On July 1, 2020, the United States Court of Appeals for the Federal Circuit will adopt several amendments to its rules of practice, which govern procedural aspects of appeals from district court patent cases and appeals from Patent Trial and Appeal Board proceedings. These amendments will apply to all appeals filed or pending on or after July 1, 2020, to the extent practicable, unless otherwise ordered. Important amendments include the following:
- Under Federal Circuit Rule 34(e)(2), at oral argument, no more than two counsel may argue on behalf of each side, and no more than one counsel may argue on behalf of each party, absent leave of the court. For example, if there are ten appellants, a maximum of two attorneys will be permitted to argue on behalf of all ten appellants, unless leave of the court is obtained to allow additional attorneys to argue.
- New Rule 25.1 consolidates many of the prior rules concerning the handling of confidential information in written submissions. Under Rule 25.1, each motion, petition, response, reply, or brief in an appeal may mark as confidential and redact up to fifteen unique words; a party seeking to redact more than fifteen words must move to do so. (This fifteen-word limit does not apply to appendices, attachments, exhibits and addenda to motions, petitions, responses, replies, or briefs.) Rule 25.1 also newly requires that an “adequate, general descriptor” of the redacted material appear over redactions. The practice note accompanying Rule 25.1 provides, as examples of adequate general descriptors, “dollar amount,” “number of items,” and “chemical name.”
- Rule 32.1 permits citations to nonprecedential decisions regardless of the date of the decisions, thereby eliminating the limitation in the prior rule preventing citations to nonprecedential decisions issued before 2007.
- Under Rule 28.1, parties are permitted four rounds of briefing in proceedings involving cross-appeals: (i) appellant’s principal brief, (ii) appellee’s principal and response brief, (iii) appellant’s response and reply brief, and (iv) appellee’s reply brief. Previously, an appellant could split the 14,000-word limit for the third brief as it liked between responding to the cross-appeal and replying in support of its principal brief. The amended practice note to Rule 28.1, however, now limits the reply portion of the third brief to 7,000 words: “[i]n the third brief…the reply argument on the appeal issues should not exceed the length that would be permitted if there were no cross-appeal.”
- Rule 28(j) prohibits the filing of duplicative briefs in related cases. If all or a portion of a brief is duplicative of a brief in a related case, “the filing party must so advise the court at the beginning of the brief or section containing the duplicative content.”
- Rule 25(c)(3) dispenses with the need to file paper copies except as ordered by the court, or in certain circumstances such as petitions for panel or en banc rehearing, or when filing confidential versions of documents under Rule 25.1.

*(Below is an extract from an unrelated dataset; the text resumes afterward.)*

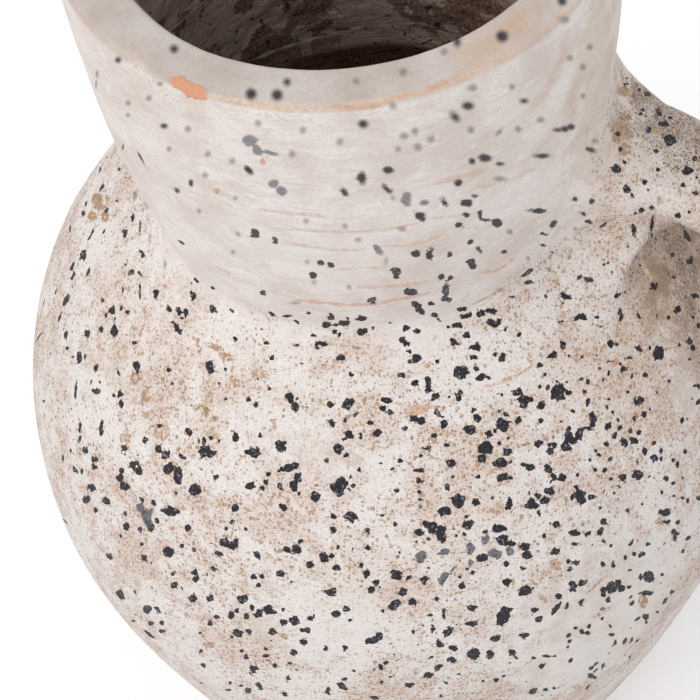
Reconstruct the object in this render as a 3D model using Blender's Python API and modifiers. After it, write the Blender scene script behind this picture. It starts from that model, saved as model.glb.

- Rule 25(e)(1) eliminates proof of service requirements for documents filed and served on all parties through the Federal Circuit’s electronic filing system. “Service of a filing to a user’s email address registered with the court’s electronic filing system at the time of the filing constitutes valid service.”
- The amended practice note to Rule 8 now states that “parties should notify the Clerk’s Office as soon as possible when filing (or in anticipation of filing) a Rule 8 motion,” i.e., a motion for stay or injunction pending appeal. The amended practice note provides a phone number and email address for notifying the Federal Circuit of Rule 8 motions outside of normal business hours.